One user wrote “Enough already. Reallyyy.. It’s been almost thirty years, and we still talk about the war, death…How about trying to live?” Responding to the Nezavisne novine article Dayton Brought Peace, Not Reconciliation, another user concluded that “One side always thinks it’s the victim, and the others are aggressors, when actually all were victims of wrong politics of predecessors.”  
 
“The very word ‘reconciliation’ has long lost any weight and has different meanings to different people,” explained Halilović. “I believe that a superficial reconciliation – along the lines of ‘forget the past, accept the results of war and all that came after the war’ – can be counterproductive and unsustainable.” 
 
However, generally speaking, there are much fewer comments calling for reconciliation than those denying crimes, calling for new crimes or offending and threatening members of other nationalities.

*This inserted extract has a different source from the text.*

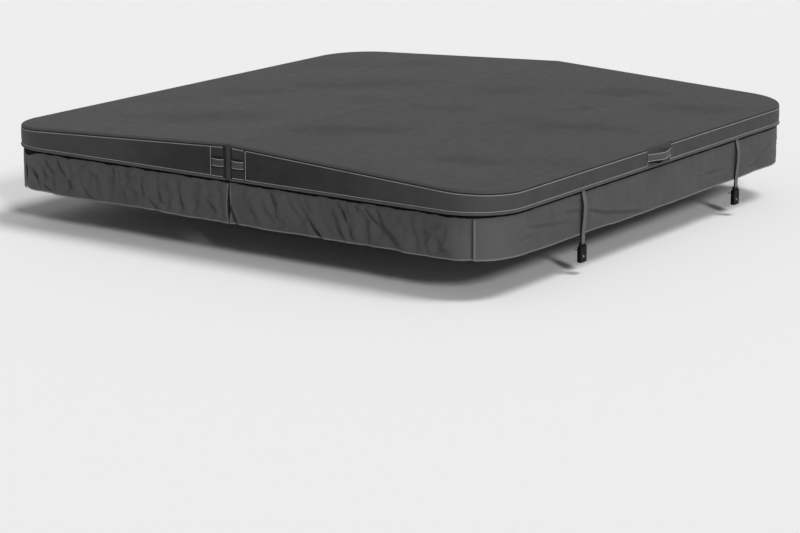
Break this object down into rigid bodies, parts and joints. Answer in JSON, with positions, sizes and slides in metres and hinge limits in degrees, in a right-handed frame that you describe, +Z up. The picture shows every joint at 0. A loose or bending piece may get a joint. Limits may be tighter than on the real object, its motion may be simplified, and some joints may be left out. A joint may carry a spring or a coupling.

Such comments bring many negative consequences for the social atmosphere.
 
Halilović clarifies that “all these forms of spreading real hatred in the virtual space or air are ‘a continuation of war by other means’ or celebration of the crimes that served as the foundation for the exclusion or nationalist politics we have in Bosnia and Herzegovina and the region today.”
 
“In addition to such practices offending the victims, banalising and trivialising horrendous crimes committed a quarter of a century ago in this country, allowing the spread of hatred freely and with impunity in the virtual space is a ‘Goebbelsian’ grooming of new generations to commit new bloodshed,” concludes Halilović who focuses on politically motivated violence, social memory, forced migrations and other topics in his research.
 
Psychiatrist Kravić says that “the refusal of perpetrators to admit to their crimes makes it impossible for victims to forgive them and prevents any constructive dialogue in the society and country.”
 
“This is why young people leave this unfavourable environment to search for a brighter future, wanting to apply their positive potential to something creative, not destruction and exhausting hatred and negativity in anticipation of new conflict that is always looming over them. Therefore, the acknowledgement of crimes, forgiveness by the victims and dialogue accompanied by mutual listening and understanding are the precondition for curing war trauma and recovery of society,” he concludes. 
 

[1] (Kaitz, Levy, Ebstein, Farone i Mankuta, 2009 .; Weingarten, 2004 .; Yehuda, Bell, Bierer i Schmeidler, 2008)

[2] (Hoskins, 1998; Kuran, 1998; Sperber, 1994) 

[3] (Halbwachs, 1952/1992; Kraaykamp & Nieuwbeerta, 2000.)